The squareness carried over to the games themselves. D&D and most early RPGs aren’t simply games of escapism, they’re games of aspiration. D&D is an American frontier fantasy more than it is an attempted recreation of Tolkein – characters born under the innate democracy of the dice, using their abilities as best they may to make something of themselves. The rest of the gameworld generally admires the characters – they get rich, famous, powerful. They have Made It.

Not all games followed this model, of course. In Call Of Cthulhu, for instance, characters were ordinary 1920s people with ordinary skills, marked out by their gradual awareness of the Awful Truths about the world’s real cosmologies. This knowledge didn’t empower them, though, in fact it tended to hasten them to an early and horrid death. In the comedy sci-fi game Paranoia, players also tended to die quickly, victims of a universe just as hostile and absurd as HP Lovecraft’s. But in neither of these cases were the characters set outside everyday life – they just gradually discovered that the everyday life was a lot more inimical to humankind than they might have liked.

The White Wolf games – following the success of Vampire, they issued games based on werewolves, ghosts, fairies, etc. – were different. Here the characters had been – usually unwillingly – taken outside ordinary life, and found themselves in a situation where the mundane world became something to be rejected or actually preyed upon. The dynamic of the game had shifted from aspiration to rejection.

I had come to find the aspirational attitudes of games like D&D increasingly absurd – the constant, repetitive pursuit of experience points was fine in a competitive game but seemed pointless in a hobby which stressed co-operation and socialisation. But I didn’t like the White Wolf solution either – and this is almost certainly going to say a lot more about me than about the games, but here goes anyway. 

Vampire seemed to appeal to particularly self-indulgent impulses in its players. Whether this was implicit in the game or just in the players I encountered, I don’t know, but the base assumption seemed to be that vampires were in general a superior breed, noble cursed outsiders who were more sensitive, tortured and perceptive than the common herd. Which just happened to be the same common herd who confronted the players as they emerged blinking from the game room every week.

So adolescent game-players like to feel different from other people, and enjoy metaphors that let them fictionalise their loneliness? Big deal. I thought I was cleverer than most people too. The thing is I didn’t turn to RPGs and science fiction just because they flattered my cleverness, I also turned to them because I was bad at sports and socially awkward. Being socially awkward, I was coming to realise, probably wasn’t something to valorise, especially if the only way to valorise it was to denigrate the social ease of other people as some kind of con or self-deception and reclassify them as a herd or mass.

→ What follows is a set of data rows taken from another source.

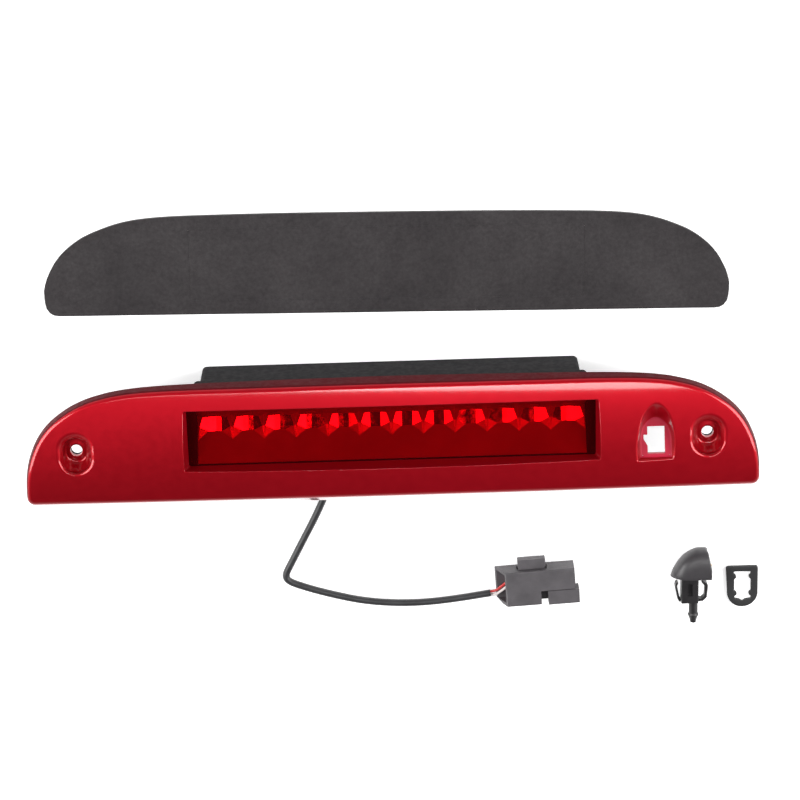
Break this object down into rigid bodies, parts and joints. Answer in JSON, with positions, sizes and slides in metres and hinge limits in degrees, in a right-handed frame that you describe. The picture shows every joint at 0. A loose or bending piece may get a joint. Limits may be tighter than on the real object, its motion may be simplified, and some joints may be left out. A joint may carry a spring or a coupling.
{
  "type": "third brake light",
  "caption": "Liftgate third brake light with half-moon red lens, recessed LED window, washer nozzle, foam gasket and connector pigtail, laid out loose.",
  "frame": {"origin": "midway between the two screw holes, on the rear face of the mounting flange", "axes": "+X along the lamp through the screw holes, +Y towards the lens's curved upper edge, +Z out of the lens face"},
  "size_m": [0.4529, 0.2762, 0.0718],
  "materials": {
    "lens_red": "glossy metallised red acrylic",
    "window_red": "clear red acrylic",
    "housing_black": "fine-textured black ABS",
    "sealant": "black butyl sealant",
    "vent_grey": "expanded PTFE membrane",
    "rubber_black": "matt EPDM rubber",
    "board_green": "solder-masked FR4 board",
    "led_package": "white LED package with clear dome",
    "chip_black": "moulded component body",
    "steel": "zinc-plated steel",
    "reflector_bright": "vacuum-metallised plastic",
    "wire_red": "red PVC insulation",
    "wire_white": "white PVC insulation",
    "sheath_black": "satin PVC sheath",
    "connector_black": "matt glass-filled nylon",
    "silicone": "pale silicone",
    "terminal_tin": "tinned brass",
    "foam_black": "closed-cell EPDM foam",
    "liner_paper": "siliconised release paper",
    "nozzle_black": "satin black acetal",
    "jet_brass": "machined brass"
  },
  "bodies": {
    "lamp": {"outer_lens": "lens_red", "window_lens": "window_red", "rear_housing": "housing_black", "lens_sealant": "sealant", "vent_patch": "vent_grey", "cable_grommet": "rubber_black", "led_board": "board_green", "leds": "led_package", "board_resistors": "chip_black", "board_diodes": "chip_black", "board_screws": "steel", "reflector_tray": "reflector_bright", "inner_wire_red": "wire_red", "inner_wire_white": "wire_white", "cable_sheath": "sheath_black", "tail_wire_red": "wire_red", "tail_wire_white": "wire_white", "connector_housing": "connector_black", "connector_wire_seal": "silicone", "connector_terminals": "terminal_tin"},
    "connector_latch": {"connector_latch": "connector_black"},
    "connector_lock": {"connector_lock_slide": "connector_black"},
    "foam_gasket": {"foam_gasket": "foam_black", "gasket_liner": "liner_paper"},
    "foam_knockout": {"foam_knockout": "foam_black"},
    "washer_nozzle": {"nozzle_body": "nozzle_black", "nozzle_hood": "nozzle_black"},
    "nozzle_clip_left": {"nozzle_clip_left": "nozzle_black"},
    "nozzle_clip_right": {"nozzle_clip_right": "nozzle_black"},
    "nozzle_jet": {"nozzle_jet": "jet_brass"},
    "nozzle_seal": {"nozzle_seal": "rubber_black"}
  },
  "joints": [
    {"name": "latch_press", "type": "hinge", "parent": "lamp", "child": "connector_latch", "pos_m": [0.09448, -0.10648, -0.043], "axis": [0, 0, 1], "range_deg": [0, 3.5], "stiffness_Nm_per_rad": 0.2, "springref_deg": -1.15},
    {"name": "lock_slide", "type": "slide", "parent": "lamp", "child": "connector_lock", "axis": [-0.9985, -0.0541, 0], "range_m": [0, 0.0035]},
    {"name": "gasket_lift", "type": "slide", "parent": "lamp", "child": "foam_gasket", "axis": [0, 0, 1], "range_m": [0, 0.12]},
    {"name": "knockout_lift", "type": "slide", "parent": "foam_gasket", "child": "foam_knockout", "axis": [0, 0, 1], "range_m": [0, 0.06]},
    {"name": "nozzle_lift", "type": "slide", "parent": "lamp", "child": "washer_nozzle", "axis": [0, 0, 1], "range_m": [0, 0.12]},
    {"name": "clip_left_flex", "type": "hinge", "parent": "washer_nozzle", "child": "nozzle_clip_left", "pos_m": [0.1801, -0.13125, -0.0405], "axis": [0, 0, -1], "range_deg": [0, 6], "stiffness_Nm_per_rad": 0.15, "springref_deg": -1.15},
    {"name": "clip_right_flex", "type": "hinge", "parent": "washer_nozzle", "child": "nozzle_clip_right", "pos_m": [0.1919, -0.13125, -0.0405], "axis": [0, 0, 1], "range_deg": [0, 8], "stiffness_Nm_per_rad": 0.15, "springref_deg": -1.15},
    {"name": "jet_aim", "type": "hinge", "parent": "washer_nozzle", "child": "nozzle_jet", "pos_m": [0.1982, -0.1084, -0.0405], "axis": [0, 0, 1], "range_deg": [-12, 12]},
    {"name": "seal_lift", "type": "slide", "parent": "lamp", "child": "nozzle_seal", "axis": [0, 0, 1], "range_m": [0, 0.12]}
  ]
}
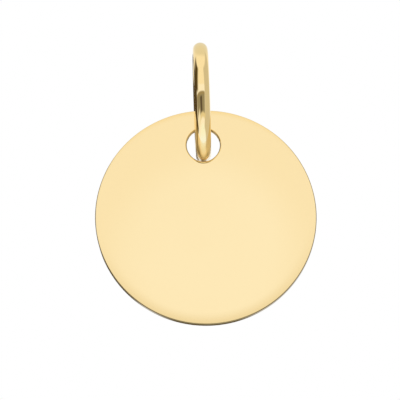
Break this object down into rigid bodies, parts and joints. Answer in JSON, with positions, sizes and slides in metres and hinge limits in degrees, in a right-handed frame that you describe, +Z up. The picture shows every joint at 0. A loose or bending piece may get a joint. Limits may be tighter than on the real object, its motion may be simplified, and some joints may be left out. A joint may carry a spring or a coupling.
{
  "type": "engravable disc pendant",
  "caption": "Flat round polished gold disc with a hole near its rim, hung on a round-wire jump ring set square to it, plain for engraving.",
  "frame": {"origin": "the inside of the jump ring's top, where the necklace chain lies", "axes": "+Z up, the front face of the disc towards -Y, +X to the right seen from the front, the jump ring in the YZ plane"},
  "size_m": [0.015, 0.0082, 0.0197],
  "materials": {
    "ring_gold": "mirror polished yellow gold wire",
    "disc_gold": "mirror polished yellow gold sheet"
  },
  "bodies": {
    "ring": {"jump_ring": "ring_gold"},
    "disc": {"engraving_disc": "disc_gold"}
  },
  "joints": [
    {"name": "disc_swing", "type": "hinge", "parent": "ring", "child": "disc", "pos_m": [0, 0, -0.00609], "axis": [0, 1, 0], "range_deg": [-90, 90]}
  ]
}
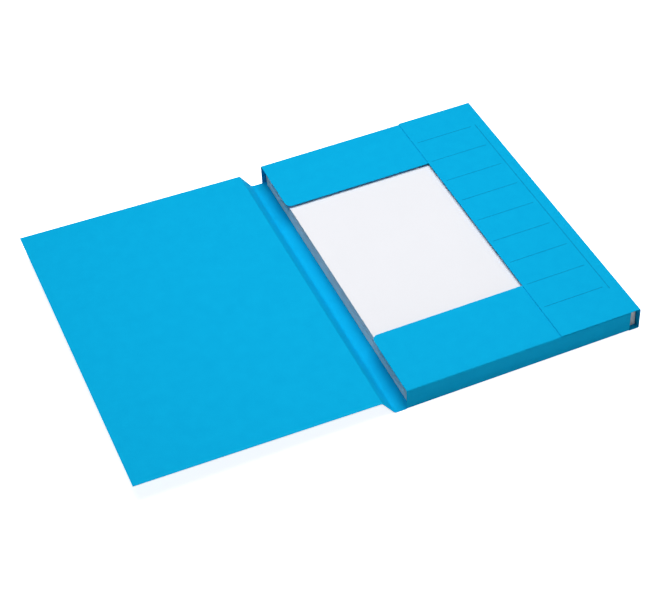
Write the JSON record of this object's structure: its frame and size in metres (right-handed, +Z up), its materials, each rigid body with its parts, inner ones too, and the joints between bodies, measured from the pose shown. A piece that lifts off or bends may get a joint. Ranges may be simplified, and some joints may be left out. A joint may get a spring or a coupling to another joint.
{
  "type": "three flap folder",
  "caption": "Card document folder lying open, with its end flaps and fore-edge flap folded over a stack of plain paper.",
  "frame": {"origin": "on the surface the folder lies on, under the middle of the open folder's box", "axes": "+X from the spine to the fore-edge, +Y from the foot to the head, +Z up out of the back panel"},
  "size_m": [0.495, 0.35, 0.0241],
  "materials": {
    "dyed_card": "matt blue card, dyed through",
    "paper": "plain white uncoated paper"
  },
  "bodies": {
    "back": {"back_panel_with_end_flaps": "dyed_card", "paper_stack": "paper"},
    "spine": {"spine_panel": "dyed_card"},
    "cover": {"front_cover": "dyed_card"},
    "fore_wall": {"fore_edge_wall": "dyed_card"},
    "fore_flap": {"fore_edge_flap": "dyed_card"}
  },
  "joints": [
    {"name": "spine_fold", "type": "hinge", "parent": "back", "child": "spine", "pos_m": [0.00031, 0, 0.0002], "axis": [0, 1, 0], "range_deg": [0, 41.57]},
    {"name": "cover_fold", "type": "hinge", "parent": "spine", "child": "cover", "pos_m": [-0.01529, 0, 0.01778], "axis": [0, 1, 0], "range_deg": [-5.7, 136.63]},
    {"name": "fore_wall_fold", "type": "hinge", "parent": "back", "child": "fore_wall", "pos_m": [0.24731, 0, 0.0002], "axis": [0, 1, 0], "range_deg": [0, 90]},
    {"name": "fore_flap_fold", "type": "hinge", "parent": "fore_wall", "child": "fore_flap", "pos_m": [0.24731, 0, 0.0237], "axis": [0, 1, 0], "range_deg": [0, 90]}
  ]
}
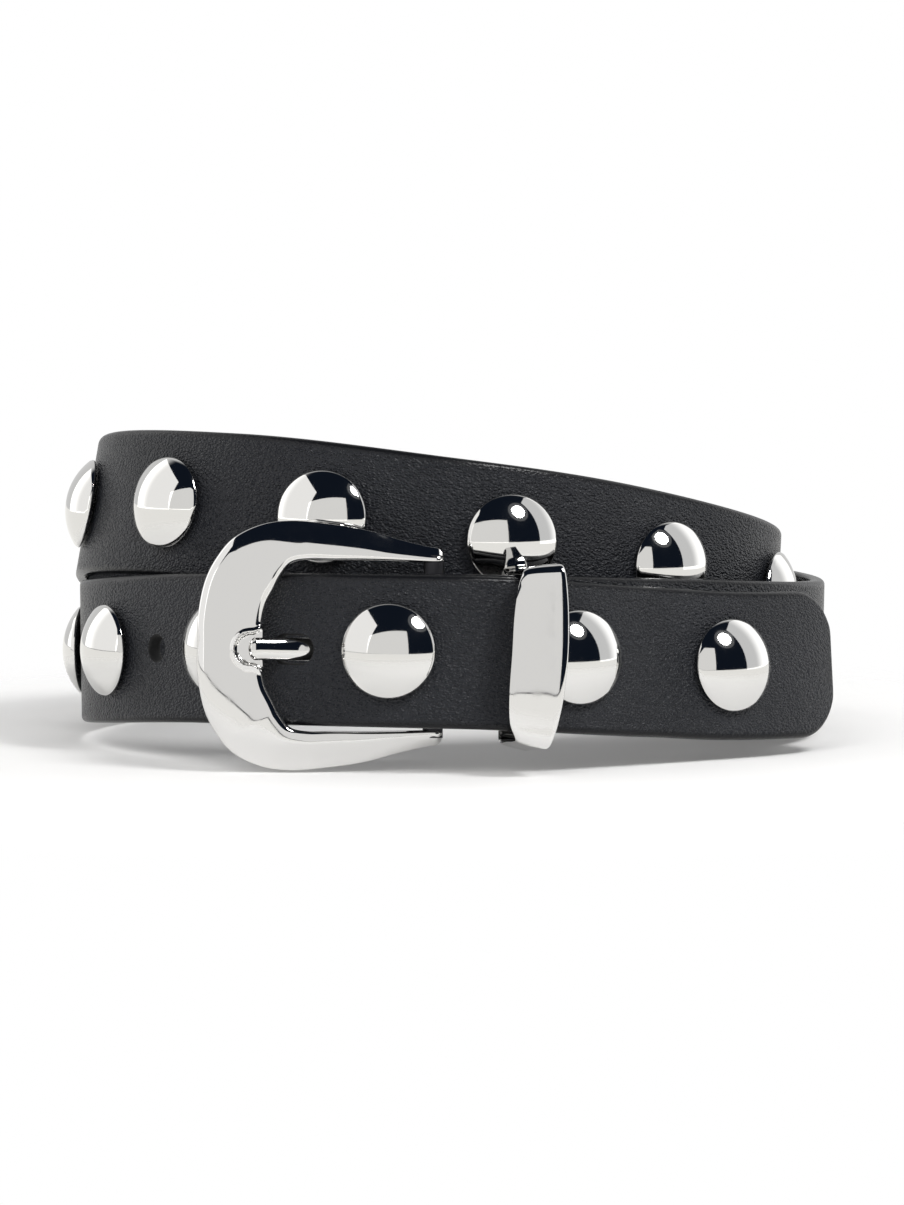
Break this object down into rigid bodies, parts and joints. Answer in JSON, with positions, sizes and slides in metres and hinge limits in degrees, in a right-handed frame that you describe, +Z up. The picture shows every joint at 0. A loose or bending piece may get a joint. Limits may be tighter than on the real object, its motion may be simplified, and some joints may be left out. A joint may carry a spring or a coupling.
{
  "type": "studded belt",
  "caption": "Black leather belt coiled twice round and fastened: one row of polished domed studs, a rounded tip, a horseshoe buckle with its tongue, and a deep domed keeper.",
  "frame": {"origin": "middle of the coil's footprint, on the surface that it rests on", "axes": "+Z up across the strap's width, +X to the right seen from the buckle, -Y towards the front, where the buckle is"},
  "size_m": [0.163, 0.1672, 0.0662],
  "materials": {
    "leather": "fine-grained, softly glossy",
    "stud_metal": "mirror-polished",
    "buckle_metal": "mirror-polished"
  },
  "bodies": {
    "root": {"strap": "leather", "stud_01": "stud_metal", "stud_02": "stud_metal", "stud_03": "stud_metal", "stud_04": "stud_metal", "stud_05": "stud_metal", "stud_06": "stud_metal", "stud_07": "stud_metal", "stud_08": "stud_metal", "stud_09": "stud_metal", "stud_10": "stud_metal", "stud_11": "stud_metal", "stud_12": "stud_metal", "stud_13": "stud_metal", "stud_14": "stud_metal", "stud_15": "stud_metal", "stud_16": "stud_metal", "stud_17": "stud_metal", "stud_18": "stud_metal", "stud_19": "stud_metal", "stud_20": "stud_metal", "stud_21": "stud_metal", "stud_22": "stud_metal", "stud_23": "stud_metal", "buckle_frame": "buckle_metal", "buckle_tongue": "buckle_metal", "keeper": "buckle_metal"}
  },
  "joints": []
}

(And, yes, the period when I was wriggling in annoyance over Vampire was also the period when I was first getting really frustrated with indie music. No surprises there.)

(It’s suddenly struck me that my attraction to refereeing games, rather than playing in them, must partly have been that they force a certain level of even-handedness and empathy on you, or at any rate they do if you want the gameworld to seem alive and convincing to your players.)

All this was just part of growing up, and if the only choices had been D&D or Vampire I’d probably have ditched the gaming hobby a lot earlier than I did. It was around this time, though, that I started realising that this squarest of hobbies had somehow grown a thriving avant garde. And it had grown in part from an element of gaming most table-toppers mocked and despised – live role-playing.

(The next instalment of IWAG will go back and look at LRP and my experiences with it – photos sadly not included)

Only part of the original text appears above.